The movement appeared alongside the African American civil rights movement and anti Vietnam war protests, and very quickly calls for "Red Power" could be found alongside those for "black power." Some of their largest protests were the Trail of Broken Treaties in 1972 and the Wounded Knee occupation.

While the movement no longer remains as high-profile as it was in the 1970s, Native American activists continue to raise awareness of contemporary racism and abuses of power against tribes throughout the Unites States.

Acoma Massacre

Acoma Pueblo is a community built on top of a mesa in the Rio Grande Valley. At the end of the 16th century it was an area of tension between the Pueblo people and the conquering Spanish. Spanish settlers hoped to claim the lands for the Spanish crown, but were unsuccessful in penetrating the natural stronghold that was Acoma. Then, in 1595, the Acoma people decided to give Juan de Oñate, soon to be the first governor of Nuevo Mexico, food and provisions for his group of explorers and settlers. Later, the nephew of Oñate, Juan de Zaldívar, returned and attempted to take provisions, and women, by force. Zaldívar fell to his death during the struggle, and in retaliation, in January 1599, Oñate took the pueblo by siege. This battle led to the massacre of 800 - 1,000 Acoma people, and the survivors were either mutilated, by having a foot cut off, or sold into slavery for a period to extend beyond 20 years. A later trial found Oñate's behavior to be cruel and severe beyond the parameters of his duty as a representative of the King of Spain, and he returned to Spain after being stripped of the land, title, and wealth he had attempted to accrue at the northern edge of the New Spanish Empire.

SEE ALSO: Acoma (pueblo)

Wounded Knee (occupation)

On February 28, 1973, Native American activists occupied the small village of Wounded Knee within the Pine Ridge Reservation in South Dakota as a part of the American Indian Movement, after the 19 month occupation of Alcatraz. Wounded Knee was also the site of a massacre of Lakota Sioux by the US Army in 1890, which is considered the last event in long-lasting Plains Indian Wars.

The seizure of the town lasted for 71 days with various eruptions of violence, gunfire, and attempted negotiations. At any given moment, about 300 people were participating in the occupation from over 180 unique bands, tribes, and nations.
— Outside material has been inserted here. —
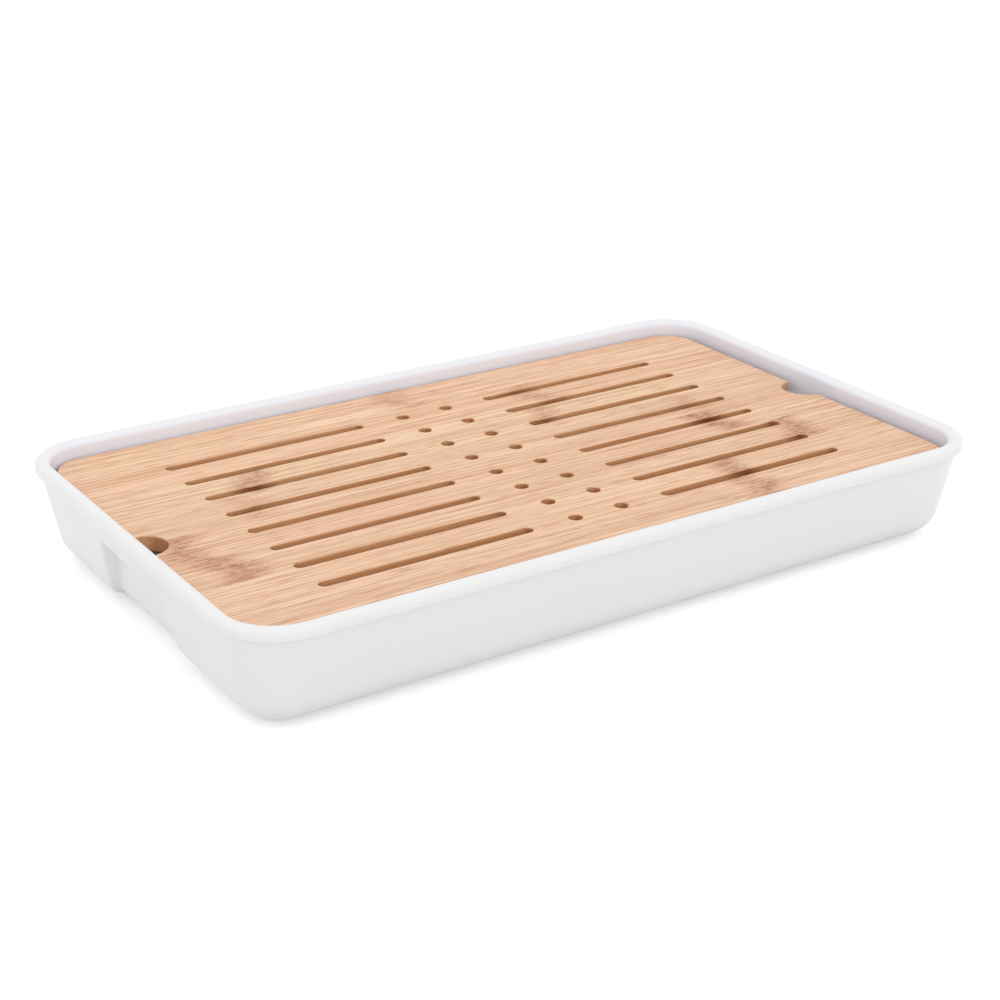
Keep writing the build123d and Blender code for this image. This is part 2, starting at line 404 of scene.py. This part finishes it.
def add_slot_end_shade(tree, colour, cut, in_rows, along):
    """Paints shade on a slot's wall at the two ends of the slot."""
    from_middle = calc(tree, "SUBTRACT", calc(tree, "ABSOLUTE", along), slot_middle_x)
    distance = calc(tree, "ABSOLUTE", from_middle)
    shaded = spread(tree, distance, slot_half_length - slot_end_shade_length, slot_half_length, 0, slot_end_shade_share)
    before_end = calc(tree, "LESS_THAN", distance, slot_half_length + slot_end_shade_overrun)
    for share in (before_end, cut, in_rows):
        shaded = calc(tree, "MULTIPLY", shaded, share)
    return blend_colours(tree, shaded, colour, slot_end_shade_brown)


print("slots are browned over", slot_end_shade_length, "m at each end")

# %% [markdown]
# A culm joint is a soft stain with sharp flecks in it. Both follow one cloud, which is
# strongest where the joint crosses the stave. A noise drags that place to and fro, so that
# the joint has ragged sides. In the wall of a slot the joint is cut across and looks darker.

# %% Culm joints
drift_scale = (6, 90, 90)
drift_reach = 2.5
fleck_scale = (220, 900, 600)
fleck_starts = 0.42
fleck_full = 0.64
stain_share = 0.5
wall_stain_share = 0.9
fleck_share = 0.8
stain_brown = paint(190, 118, 80)
wall_stain_brown = paint(132, 66, 32)
fleck_brown = paint(136, 74, 42)


def joint_cloud(tree, wood, along, joint_x, reach, shift):
    """How much of a culm joint a point has: most at joint_x, none past reach."""
    drift = calc(tree, "SUBTRACT", noise(tree, wood, drift_scale, detail=2, shift=shift), noise_middle)
    offset = calc(tree, "SUBTRACT", along, joint_x)
    offset = calc(tree, "ADD", offset, calc(tree, "MULTIPLY", drift, drift_reach * reach))
    return spread(tree, calc(tree, "ABSOLUTE", offset), 0, reach, 1, 0)


def add_joints(tree, colour, wood, along, up, joints, shift):
    """Crosses a stave with the stain and the flecks of each of its joints."""
    brown = blend_colours(tree, by_cut(tree, up, on_wall=1, on_top=0), stain_brown, wall_stain_brown)
    flecks = noise(tree, wood, fleck_scale, detail=3, roughness=0.75, shift=shift + 3)
    fleck = spread(tree, flecks, fleck_starts, fleck_full)
    for joint_x, reach, depth in joints:
        cloud = joint_cloud(tree, wood, along, joint_x, reach, shift + 11)
        stain = by_cut(tree, up, on_wall=wall_stain_share * depth, on_top=stain_share * depth)
        colour = blend_colours(tree, calc(tree, "MULTIPLY", cloud, stain), colour, brown)
        flecked = calc(tree, "MULTIPLY", calc(tree, "MULTIPLY", fleck, cloud), fleck_share * depth)
        colour = blend_colours(tree, flecked, colour, fleck_brown)
    return colour


print("culm joints are ready")

# %% [markdown]
# Where a face looks along the grain, one sees the cut ends of the fibres. Voronoi cells are
# scattered evenly, as fibre ends are, and the distance from a cell's middle gives each one
# a dark core.

# %% End grain
dot_scale = (200, 1700, 1500)
dot_core = 0.15
dot_edge = 0.45
dot_share = 0.8
end_starts = 0.45
end_full = 0.85
end_share = 0.8
end_brown = paint(190, 126, 82)
dot_brown = paint(112, 64, 42)


def add_end_grain(tree, colour, wood, looks_along):
    """Shows the fibres as dots where a face looks along the grain."""
    dots = add_node(tree, "ShaderNodeTexVoronoi")
    feed(tree, dots.inputs["Vector"], stretch(tree, wood, dot_scale))
    dots.inputs["Scale"].default_value = 1
    dot = spread(tree, dots.outputs["Distance"], dot_core, dot_edge, dot_share, 0)
    end_cut = spread(tree, calc(tree, "ABSOLUTE", looks_along), end_starts, end_full)
    end_colour = blend_colours(tree, dot, end_brown, dot_brown)
    return blend_colours(tree, calc(tree, "MULTIPLY", end_cut, end_share), colour, end_colour)


print("end grain has about", dot_scale[1], "dots per metre")

# %% [markdown]
# One function makes the bamboo of any stave from its own light and dark tone, its culm
# joints and a shift that moves the noise, so that no two staves are alike. The finest
# fibres also vary the gloss and stand a little proud, as they do on sanded wood.

# %% Make bamboo
bamboo_sheen = 0.35
fibre_height = 0.00004


def make_bamboo(name, light, dark, joints=(), shift=0.0, grain_along_y=False):
    """The finish of a stave or a batten."""
    material, tree = new_material(name)
    wood, along = fibre_place(tree, grain_along_y)
    looks = split_axes(tree, add_node(tree, "ShaderNodeTexCoord").outputs["Normal"])
    up = calc(tree, "ABSOLUTE", looks["Z"])
    cut = by_cut(tree, up, on_wall=1, on_top=0)
    in_rows = in_slot_rows(tree, wood)
    colour, fibres = grain(tree, wood, light, dark, shift)
    # oil and painted shade on the cuts
    colour = add_oil_and_shade(tree, colour, cut, in_rows)
    colour = add_joints(tree, colour, wood, along, up, joints, shift)
    # painted shade at the ends of the slots
    colour = add_slot_end_shade(tree, colour, cut, in_rows, along)
    colour = add_end_grain(tree, colour, wood, looks["Y" if grain_along_y else "X"])
    shader = add_node(tree, "ShaderNodeBsdfPrincipled")
    feed(tree, shader.inputs["Base Color"], colour)
    shader.inputs["Specular IOR Level"].default_value = bamboo_sheen
    vary_gloss(tree, shader, fibres, smoothest=0.42, roughest=0.58)
    close_material(tree, shader, fibres, fibre_height)
    return material


print("any bamboo piece can be made now")

# %% [markdown]
# ## The eight staves
#
# The staves of this board are nearly one tone. Counted from the front, the sixth is the
# palest, and the eighth is a little paler than its neighbour. The culm joints tell the
# others apart, and they are strongest in the third and the fourth. Chance could place the
# joints, but chosen places look like this board. Each row gives a stave's light and dark
# tone and its joints: where along the stave a joint is, how far its flecks reach, and how
# dark they are.

# %% Colour the staves
shift_between_staves = 5.3
stave_looks = {
    "stave_1": (paint(240, 203, 171), paint(207, 157, 118), [(0.073, 0.014, 0.75)]),
    "stave_2": (paint(241, 204, 171), paint(211, 162, 123), [(0.078, 0.012, 0.8)]),
    "stave_3": (paint(240, 203, 171), paint(210, 161, 122), [(-0.152, 0.016, 0.9), (0.138, 0.015, 0.9)]),
    "stave_4": (paint(240, 202, 169), paint(211, 161, 123), [(-0.160, 0.014, 0.8), (0.1065, 0.014, 1.0)]),
    "stave_5": (paint(238, 201, 168), paint(212, 165, 128), [(-0.118, 0.012, 0.35), (0.114, 0.012, 0.35)]),
    "stave_6": (paint(242, 209, 174), paint(218, 173, 134), [(-0.105, 0.014, 0.85), (0.046, 0.012, 0.6)]),
    "stave_7": (paint(242, 203, 169), paint(212, 161, 122), [(0.056, 0.013, 0.5)]),
    "stave_8": (paint(244, 207, 172), paint(217, 167, 128), [(-0.002, 0.014, 0.45)]),
}
for number, (node_name, (light, dark, joints)) in enumerate(stave_looks.items()):
    shift = number * shift_between_staves
    give_finish(node_name, make_bamboo(f"bamboo_{node_name}", light, dark, joints, shift=shift))
print("coloured", len(stave_looks), "staves")

# %% [markdown]
# ## Battens
#
# The two battens under the board are of the same bamboo, sawn without a joint in it. They
# lie across the board, so their grain is turned. They share one material, because each is
# seen alone, and their places in the wood differ anyway.

# %% Colour the battens
batten_light = paint(234, 196, 160)
batten_dark = paint(208, 160, 120)
batten_shift = 40
batten_bamboo = make_bamboo(
    "batten_bamboo", batten_light, batten_dark, shift=batten_shift, grain_along_y=True
)
for side in ("left", "right"):
    give_finish(f"batten_{side}", batten_bamboo)
print("made", batten_bamboo.name)

# %% [markdown]
# ## Screws
#
# The screws are stainless: a metal whose gloss is broken up by the fine turning marks round
# each head. Rings round every head would have to be centred eight times. At this size a
# fine noise looks the same, and it needs no centre.

# %% Make the steel
mark_scale = (3000, 3000, 900)
mark_depth = 0.00001
steel_tones = (paint(190, 190, 188), paint(212, 212, 210))


def make_steel():
    """The finish of the screws."""
    material, tree = new_material("screw_steel")
    marks = noise(tree, object_place(tree), mark_scale, detail=2)
    shader = add_node(tree, "ShaderNodeBsdfPrincipled")
    feed(tree, shader.inputs["Base Color"], blend_colours(tree, marks, *steel_tones))
    shader.inputs["Metallic"].default_value = 1
    vary_gloss(tree, shader, marks, smoothest=0.22, roughest=0.4)
    close_material(tree, shader, marks, mark_depth)
    return material


screw_steel = make_steel()
for side in ("left", "right"):
    give_finish(f"batten_screws_{side}", screw_steel)
print("made", screw_steel.name)

# %% [markdown]
# ## Feet
#
# The feet are silicone, soft, matt and faintly dusty. Real silicone lets some light through,
# but only a sliver of each foot shows under the tray. So a plain grey with a dusty noise is
# enough, and it renders faster than light that scatters inside.

# %% Make the silicone
dust_scale = (900, 900, 900)
dust_depth = 0.00002
silicone_tones = (paint(176, 178, 178), paint(204, 205, 203))


def make_silicone():
    """The finish of the feet."""
    material, tree = new_material("foot_silicone")
    dust = noise(tree, object_place(tree), dust_scale, detail=4, roughness=0.65)
    shader = add_node(tree, "ShaderNodeBsdfPrincipled")
    feed(tree, shader.inputs["Base Color"], blend_colours(tree, dust, *silicone_tones))
    vary_gloss(tree, shader, dust, smoothest=0.55, roughest=0.75)
    close_material(tree, shader, dust, dust_depth)
    return material


foot_silicone = make_silicone()
for node_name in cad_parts:
    if node_name.startswith("foot_"):
        give_finish(node_name, foot_silicone)
print("made", foot_silicone.name)

# %% [markdown]
# ## Floor and light
#
# The tray stands on a plain white table in a white studio. The world gives even light from
# all round, one large soft lamp hangs over the tray, and another stands in front of it, so
# that the walls have their gentle shading. The table is a white sheet that shows the tray's
# shadow. More light would make it whiter, but would bleach the tray too. So for rays that
# come straight from the camera, or that a gloss or clear piece sends on, the table glows a
# little instead, and it looks white where it isn't in shadow.

# %% Tell which rays see the studio
white = (1, 1, 1, 1)


def seen_directly(tree):
    """1 for rays from the camera and for those that a gloss or a clear piece sends on."""
    rays = add_node(tree, "ShaderNodeLightPath")
    seen = calc(tree, "MAXIMUM", rays.outputs["Is Camera Ray"], rays.outputs["Is Glossy Ray"])
    return calc(tree, "MAXIMUM", seen, rays.outputs["Is Transmission Ray"])


print("rays from the camera are told from the rest")

# %% Lay the table
table_size = 12.0
table_tone = 0.8
table_glow = 0.4


def make_table_white():
    """The finish of the table: a white sheet that glows where it is seen."""
    material, tree = new_material("table_white")
    sheet = add_node(tree, "ShaderNodeBsdfDiffuse")
    sheet.inputs["Color"].default_value = (table_tone, table_tone, table_tone, 1)
    glow = add_node(tree, "ShaderNodeEmission")
    glow.inputs["Color"].default_value = white
    feed(tree, glow.inputs["Strength"], calc(tree, "MULTIPLY", seen_directly(tree), table_glow))
    total = add_node(tree, "ShaderNodeAddShader")
    feed(tree, total.inputs[0], sheet.outputs[0])
    feed(tree, total.inputs[1], glow.outputs[0])
    close_material(tree, total)
    return material


bpy.ops.mesh.primitive_plane_add(size=table_size, location=(0, 0, 0))
table = bpy.context.object
table.name = "table"
table.data.materials.append(make_table_white())
print("table", table_size, "m across")

# %% Light the world
ambient_strength = 1

world = bpy.data.worlds.new("studio")
world.use_nodes = True
bpy.context.scene.world = world
sky = world.node_tree
sky.nodes.clear()
ambient = add_node(sky, "ShaderNodeBackground")
ambient.inputs["Color"].default_value = white
ambient.inputs["Strength"].default_value = ambient_strength
backdrop = add_node(sky, "ShaderNodeBackground")
backdrop.inputs["Color"].default_value = white
choice = add_node(sky, "ShaderNodeMixShader")
feed(sky, choice.inputs[0], seen_directly(sky))
feed(sky, choice.inputs[1], ambient.outputs[0])
feed(sky, choice.inputs[2], backdrop.outputs[0])
sky_output = add_node(sky, "ShaderNodeOutputWorld")
feed(sky, sky_output.inputs["Surface"], choice.outputs[0])
print("even light of strength", ambient_strength)

# %% Hang the lamps
def add_softbox(name, place, width, power):
    """A square lamp that looks at the middle of the tray."""
    lamp = bpy.data.lights.new(name, "AREA")
    lamp.size = width
    lamp.energy = power
    softbox = bpy.data.objects.new(name, lamp)
    bpy.context.scene.collection.objects.link(softbox)
    softbox.location = place
    softbox.rotation_mode = "QUATERNION"
    softbox.rotation_quaternion = Vector(place).to_track_quat("Z", "Y")
    return softbox


overhead = add_softbox("softbox_top", (-0.3, 0.1, 1.6), width=1.2, power=1.6)
in_front = add_softbox("softbox_front", (-0.3, -1.7, 0.8), width=1.0, power=3.0)
print("lamps:", overhead.name, "and", in_front.name)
Even though the village was surrounded by police, US marshals, and BIA officials, a couple hundred more protesters slipped in and out of the occupation.
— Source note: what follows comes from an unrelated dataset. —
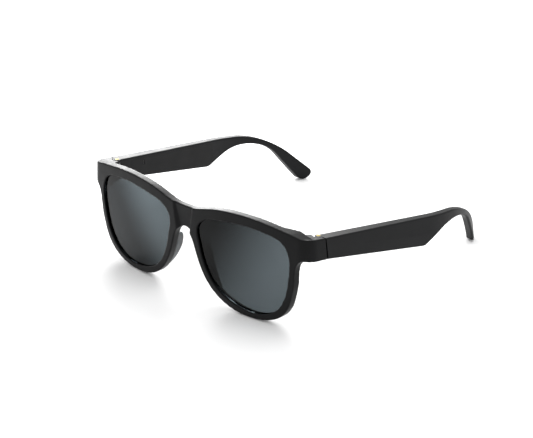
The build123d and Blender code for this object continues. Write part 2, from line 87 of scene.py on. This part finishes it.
# ---------------------------------------------------------------- material helpers
class Shader:
    """A material's node tree with short ways to add and join nodes."""

    def __init__(self, name):
        self.material = bpy.data.materials.new(name)
        self.material.use_nodes = True
        self.tree = self.material.node_tree
        self.surface = self.tree.nodes["Principled BSDF"]

    def node(self, kind, **values):
        """New node. A value goes to the input of that name, or else to the node's own property."""
        made = self.tree.nodes.new(kind)
        for key, value in values.items():
            socket = key.replace("_", " ")
            if socket in made.inputs:
                made.inputs[socket].default_value = value
            else:
                setattr(made, key, value)
        return made

    def join(self, source, target):
        self.tree.links.new(source, target)

    def set(self, **values):
        """Values that are the same all over the surface."""
        for key, value in values.items():
            self.surface.inputs[key.replace("_", " ")].default_value = value

    def place(self):
        """Where a point lies on its object."""
        return self.node("ShaderNodeTexCoord").outputs["Object"]

    def noise(self, scale, detail=4.0, roughness=0.5, vector=None):
        made = self.node("ShaderNodeTexNoise", Scale=scale, Detail=detail, Roughness=roughness)
        self.join(vector or self.place(), made.inputs["Vector"])
        return made.outputs["Fac"]

    def ramp(self, value, low, high, between=NOISE_RANGE):
        """Colour that runs from low to high as the value runs between two places."""
        made = self.node("ShaderNodeValToRGB")
        first, last = made.color_ramp.elements
        first.position, last.position = between
        first.color = (*low, 1)
        last.color = (*high, 1)
        self.join(value, made.inputs["Fac"])
        return made.outputs["Color"]

    def spread(self, value, low, high):
        """Number that runs from low to high as a noise runs over its range."""
        start, end = NOISE_RANGE
        made = self.node("ShaderNodeMapRange", From_Min=start, From_Max=end, To_Min=low, To_Max=high)
        self.join(value, made.inputs["Value"])
        return made.outputs["Result"]

    def bump(self, height, strength, distance):
        made = self.node("ShaderNodeBump", Strength=strength, Distance=distance)
        self.join(height, made.inputs["Height"])
        self.join(made.outputs["Normal"], self.surface.inputs["Normal"])

    def colour(self, output):
        self.join(output, self.surface.inputs["Base Color"])

    def roughness(self, output):
        self.join(output, self.surface.inputs["Roughness"])


def moulded(name, low, high, rough, gloss=0.4):
    """Moulded plastic: a faint mottle, uneven roughness and a fine grain."""
    s = Shader(name)
    s.colour(s.ramp(s.noise(scale=60, detail=3), low, high))
    s.roughness(s.spread(s.noise(scale=140, detail=6, roughness=0.6), *rough))
    s.bump(s.noise(scale=9000, detail=2), strength=0.35, distance=0.00002)
    s.set(Specular_IOR_Level=gloss)
    return s.material


def metal(name, low, high, rough, brushed=(1, 1, 1)):
    """Metal with a fine grain, which is drawn out into lines across the axis that has a larger scale."""
    s = Shader(name)
    mapping = s.node("ShaderNodeMapping", Scale=brushed)
    s.join(s.place(), mapping.inputs["Vector"])
    lines = s.noise(scale=1500, detail=5, roughness=0.6, vector=mapping.outputs["Vector"])
    s.colour(s.ramp(lines, low, high))
    s.roughness(s.spread(lines, *rough))
    s.bump(lines, strength=0.2, distance=0.00001)
    s.set(Metallic=1.0)
    return s.material


def tint_with_painted_reflection(name, dark_at, light_at, lean, dark, light):
    """Grey sunglass lens with a painted reflection: its colour runs from dark to light between two
    places (mm), measured along X + lean * Z.
    """
    s = Shader(name)
    where = s.node("ShaderNodeSeparateXYZ")
    s.join(s.place(), where.inputs["Vector"])
    slanted = s.node("ShaderNodeMath", operation="MULTIPLY_ADD")
    s.join(where.outputs["Z"], slanted.inputs[0])
    slanted.inputs[1].default_value = lean
    s.join(where.outputs["X"], slanted.inputs[2])
    # painted reflection: the lens colour grades from dark to light along X + lean * Z
    painted_reflection_fade = s.node("ShaderNodeMapRange", interpolation_type="SMOOTHSTEP")
    painted_reflection_fade.inputs["From Min"].default_value = dark_at * MM
    painted_reflection_fade.inputs["From Max"].default_value = light_at * MM
    s.join(slanted.outputs[0], painted_reflection_fade.inputs["Value"])
    s.colour(s.ramp(painted_reflection_fade.outputs["Result"], dark, light, between=(0.0, 1.0)))
    s.roughness(s.spread(s.noise(scale=30, detail=2), 0.0, 0.02))
    # lower than a real lens, so that the white floor doesn't wash it out
    s.set(IOR=1.2, Transmission_Weight=1.0)
    return s.material


def silicone(name):
    """Soft grey rubber that lets a little light in."""
    s = Shader(name)
    s.colour(s.ramp(s.noise(scale=90, detail=3), (0.055, 0.06, 0.064), (0.08, 0.086, 0.09)))
    s.roughness(s.spread(s.noise(scale=200), 0.42, 0.55))
    s.bump(s.noise(scale=5000, detail=2), strength=0.25, distance=0.00003)
    s.set(Specular_IOR_Level=0.45, Subsurface_Weight=0.15, Subsurface_Scale=0.002)
    return s.material


def solder_mask(name):
    """Green circuit board with small gold pads."""
    s = Shader(name)
    cells = s.node("ShaderNodeTexVoronoi", Scale=1400.0)
    s.join(s.place(), cells.inputs["Vector"])
    gold, green = (0.30, 0.22, 0.08), (0.012, 0.07, 0.035)
    s.colour(s.ramp(cells.outputs["Distance"], gold, green, between=(0.08, 0.14)))
    s.roughness(s.spread(s.noise(scale=400), 0.3, 0.45))
    return s.material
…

Originally, local issues on the Pine Ridge Reservation involving tribal police and inheritance conflicts led to the occupation, and many community members supported and took part in what became Aim's more public protest. After threats from the federal government that if they didn't leave, he would force them out, Russel Means declared that the people of Wounded Knee were part of the independent Oglala Sioux Nation as per the Fort Laramie Treaty of 1868 which also symbolically spoke for all the broken treaties of the United States government since the start of colonization.
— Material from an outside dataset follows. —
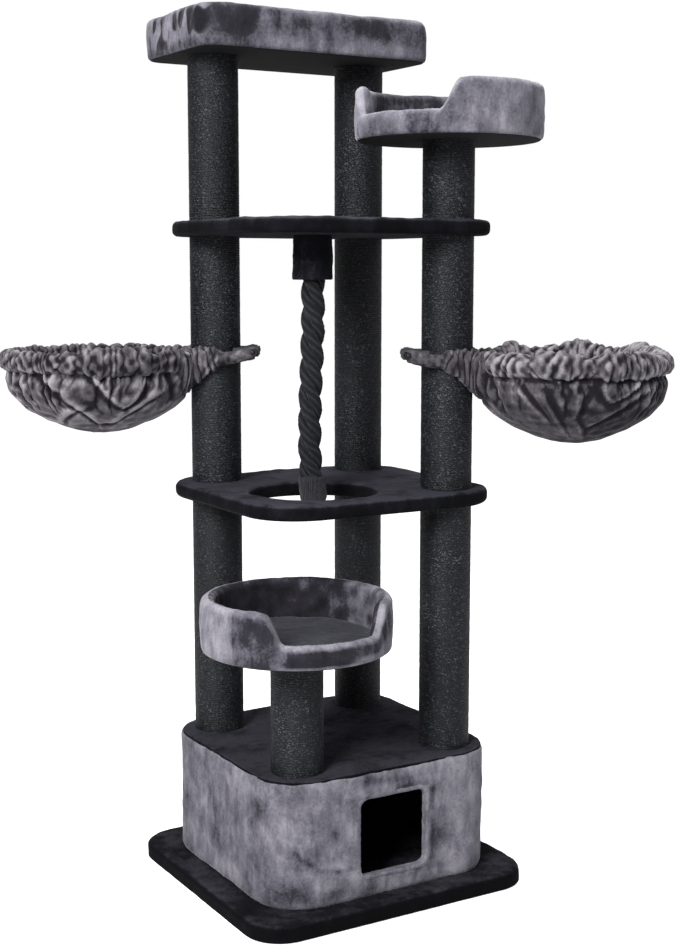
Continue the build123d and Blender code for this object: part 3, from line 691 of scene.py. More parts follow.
def make_house():
    """The house's plush is a wall round a rounded rectangle, with columns by the run round it
    and rows by height. The doorway's cells are left out, its corners are drawn in to arcs, and
    both edges of the wall turn inwards and wander a little. It is given its thickness inwards."""
    low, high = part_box("house_plush")
    size = footprint("house_plush")
    door_low, door_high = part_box("doorway_trim")
    half = (door_high.x - door_low.x) / 2 - HEM
    sill, head = door_low.z + HEM, door_high.z - HEM
    whole = 2 * (size[0] + size[1]) - (8 - TAU) * HOUSE_R
    side = np.linspace(-whole / 2, -half, 171)
    columns = np.concatenate([side, np.linspace(-half, half, 37)[1:-1], -side[::-1][:-1]])
    rows = np.concatenate([np.linspace(low.z + 0.0005, sill, 15),
                           np.linspace(sill, head, 39)[1:-1], np.linspace(head, high.z, 18)])
    s, z = np.meshgrid(columns, rows)
    # The doorway's square corners are drawn in to its round ones.
    near_s, near_z = np.clip(s, -half, half), np.clip(z, sill, head)
    mid_s = np.clip(near_s, -half + DOOR_R, half - DOOR_R)
    mid_z = np.clip(near_z, sill + DOOR_R, head - DOOR_R)
    off_s, off_z = near_s - mid_s, near_z - mid_z
    far = np.hypot(off_s, off_z)
    corner = (np.abs(off_s) > 1e-6) & (np.abs(off_z) > 1e-6)
    pull = np.where(corner, DOOR_R / np.maximum(far, 1e-6) - 1, 0.0)
    from_door = np.hypot(s - near_s, z - near_z)
    fade = np.exp(-from_door / 0.02)
    s_new, z_new = s + off_s * pull * fade, z + off_z * pull * fade
    wall, out_s, _ = outline(size, HOUSE_R, s_new.ravel())
    wall, out_s = wall.reshape(*s.shape, 2), out_s.reshape(*s.shape, 2)
    rest = np.dstack([wall, z_new])
    foot, top = z_new - low.z, high.z - z_new
    # The cover's slack, its edges turned inwards, its creases and the pucker round the doorway.
    give = 0.0012 * waves(rest, 0.16, 21) + 0.0006 * waves(rest, 0.05, 22)
    give -= 0.0045 * np.clip(1 - foot / 0.014, 0, 1) ** 2 + 0.0050 * np.clip(1 - top / 0.013, 0, 1) ** 2
    for at, deep, wide, start, end in HOUSE_CREASES:
        wander = at + 0.006 * np.sin(z_new * 31 + at * 40)
        there = step(z_new, start, start + 0.05) * (1 - step(z_new, end, end + 0.04))
        give -= deep * np.exp(-((s_new - wander) / wide) ** 2) * there
    around = np.abs(s_new) < half + 0.05
    give += around * np.exp(-from_door / 0.018) * 0.0006 * waves(rest, 0.02, 23)
    rest[..., :2] += out_s * give[..., None]
    level = rest * [1, 1, 0]
    wander = waves(level, 0.09, 24) + 0.5 * waves(level, 0.03, 25)
    rest[..., 2] += 0.0012 * wander * np.exp(-foot / 0.02) + 0.0016 * wander * np.exp(-top / 0.02)
    rest[..., 2] = np.maximum(rest[..., 2], low.z + 0.0002)
    pile_and_painted_light = house_pile_and_light(s, z, rest, half, sill, head, high.z, foot, top)
    keep_s, keep_z = (s[:-1, :-1] + s[1:, 1:]) / 2, (z[:-1, :-1] + z[1:, 1:]) / 2
    inside = (np.abs(keep_s) < half) & (keep_z > sill) & (keep_z < head)
    inside = np.hstack([inside, np.zeros((len(inside), 1), bool)])
    skin = grid_mesh("house_wall_cover", rest, ends=False, keep=~inside, pile_and_painted_light=pile_and_painted_light)
    thick = skin.modifiers.new("pile depth", "SOLIDIFY")
    thick.thickness = 0.0035
    thick.offset = -1.0
    dress(skin, GREY, "tree", ["house_plush"])
    make_hem(low.y, half, sill, head)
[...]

Ultimately, several factors including the federal government's lack of cooperation, and a lack of food, medical supplies, ammunition, and electricity led to the end of the occupation on May 13. 1973.

Wounded Knee (Massacre)

Wounded Knee is a small village on the South Dakota Pine Ridge Sioux Reservation which on December 29, 1890 was the site of a brutal massacre of between 150-300 Sioux people by the US Army after two centuries of American Indian resistance against white colonization. (not to be mistaken with the Occupation of Wounded Knee by the American Indian Movement in 1973).

The massacre is considered to be the event that ended the Plains Indian Wars. The Sioux attempted to resist relocation by camping in the Badlands which the US took as a threat, arresting Big Foot and Sitting Bull, two important chiefs. Sitting Bull was killed and Big foot attempted to escape with the people, but the army usrrounded and opened fire upon the people, resulting in a mass death. The event still has resonance and remains symbolic of historical relations with the US for tribal peoples today.